Although the Beaumont Society, the UK Princian group, had been founded in 1965, Michael/ Charlotte never bothered with it. Nor did she attend the Porchester Balls which started in 1969, nor the Gay Lib dances in the early 1970s. Nor Yvonne Sinclair’s TV/TS Support Group after 1976. She probably would not go to any event where she was not in charge.
Michael was charged with trading as a psychologist without disclosing that he was an undischarged bankrupt under another name.
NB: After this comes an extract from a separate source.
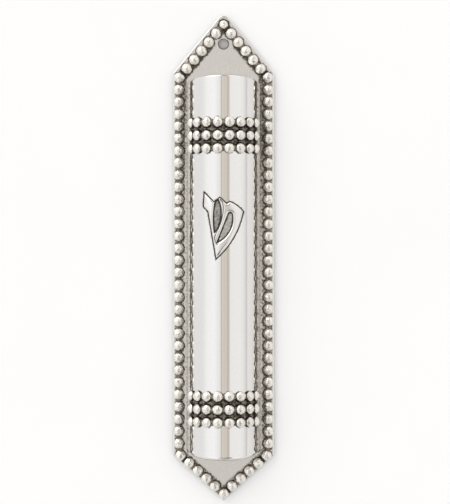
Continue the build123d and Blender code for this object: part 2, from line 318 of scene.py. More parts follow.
class Surface:
    """A mesh being made: points in millimetres, its faces, and for each point how dark it is, from tarnish
    and in places painted shade, and how satin it is.
    """

    def __init__(self):
        self.points = []
        self.faces = []
        self.wear = []

    def point(self, x, y, z, tarnish_and_shade=0.0, satin=0.0):
        self.points.append((x, y, z))
        self.wear.append((tarnish_and_shade, satin))
        return len(self.points) - 1

    def join(self, first, second, closed=False):
        """Quads between two rows of as many points."""
        for here in range(len(first) - (0 if closed else 1)):
            after = (here + 1) % len(first)
            self.faces.append((first[here], first[after], second[after], second[here]))

    def loft(self, rows, closed=False):
        """Quads between each row and the next one."""
        for first, second in zip(rows, rows[1:]):
            self.join(first, second, closed)

    def close(self, ring, x, y, z, tarnish_and_shade=0.0):
        """A fan from a ring to one point."""
        tip = self.point(x, y, z, tarnish_and_shade)
        self.faces += [(here, after, tip) for here, after in zip(ring, ring[1:] + ring[:1])]

    def cover(self, filling, spot, wear, outer_ring=()):
        """A filling's triangles, on the outer ring if there is one; spot makes the other points.

        spot takes a point's x, its z and its row of wear. Returns the loops of the filling."""
        points, triangles, loops = filling
        shared = dict(zip(loops[0], outer_ring))
        made = []
        for index, (x, z) in enumerate(points):
            made.append(shared[index] if index in shared else spot(x, z, *wear[index]))
        self.faces += [tuple(made[index] for index in triangle) for triangle in triangles]
        return [[made[index] for index in loop] for loop in loops]

    def piece(self, name, material, replaced, sharp_degrees=40):
        """The finished object, smooth but for edges sharper than the given angle."""
        mesh = bpy.data.meshes.new(name)
        mesh.from_pydata([Vector(p) * MM for p in self.points], [], self.faces)
        for attribute, values in zip(("tarnish_and_shade", "satin"), zip(*self.wear)):
            mesh.attributes.new(attribute, "FLOAT", "POINT").data.foreach_set("value", values)
        work = bmesh.new()
        work.from_mesh(mesh)
        bmesh.ops.recalc_face_normals(work, faces=work.faces)
        work.to_mesh(mesh)
        work.free()
        mesh.shade_smooth()
        mesh.set_sharp_from_angle(angle=math.radians(sharp_degrees))
        mesh.materials.append(material)
        made = in_scene(name, mesh)
        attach(made, "case")
        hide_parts(replaced)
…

Should he not also have been charged with trading as a psychologist under false pretences?
There is no mention of Charlotte Bach in Kris Kirk & Ed Heath’s Men in Frocks, 1984. I was active in London Gay Lib in the early 1970s, but I never heard of Charlotte Bach until I read Colin Wilson many years later.
Some of our enemies would suggest that a fraudster is a natural for doing a gender change and getting away with it, as would be an actor. However the reality is probably that a person who is a fraudster in their life before transition, will use the same approach when they do transition. There are others, almost certainly greater in number, who strive for authenticity, and a gender change comes naturally, as part of that authenticity.
Amazon has a product review of Wheen's book that is so negative that I am going to reproduce it as a curiosity: “Mercifully published by Short Books, this nasty little work is not short enough. It is just possible that Wheen, formerly a Guardian columnist, may be writing a spoof but, even so, the point of the book escapes even the most generous reader. It's not funny, it's not interesting and it is stuffed with extremely tasteless photographs which leave a scummy feeling in the mind. According to Wheen, Charlotte Bach wrote unpublished and unpublishable books about sexual deviancy, both fiction and non-fiction, frequently using her own life as material while attributing her own experiences to other 'patients'. The relevance of the title escapes the reader for Wheen gives ample documentation about his subject.”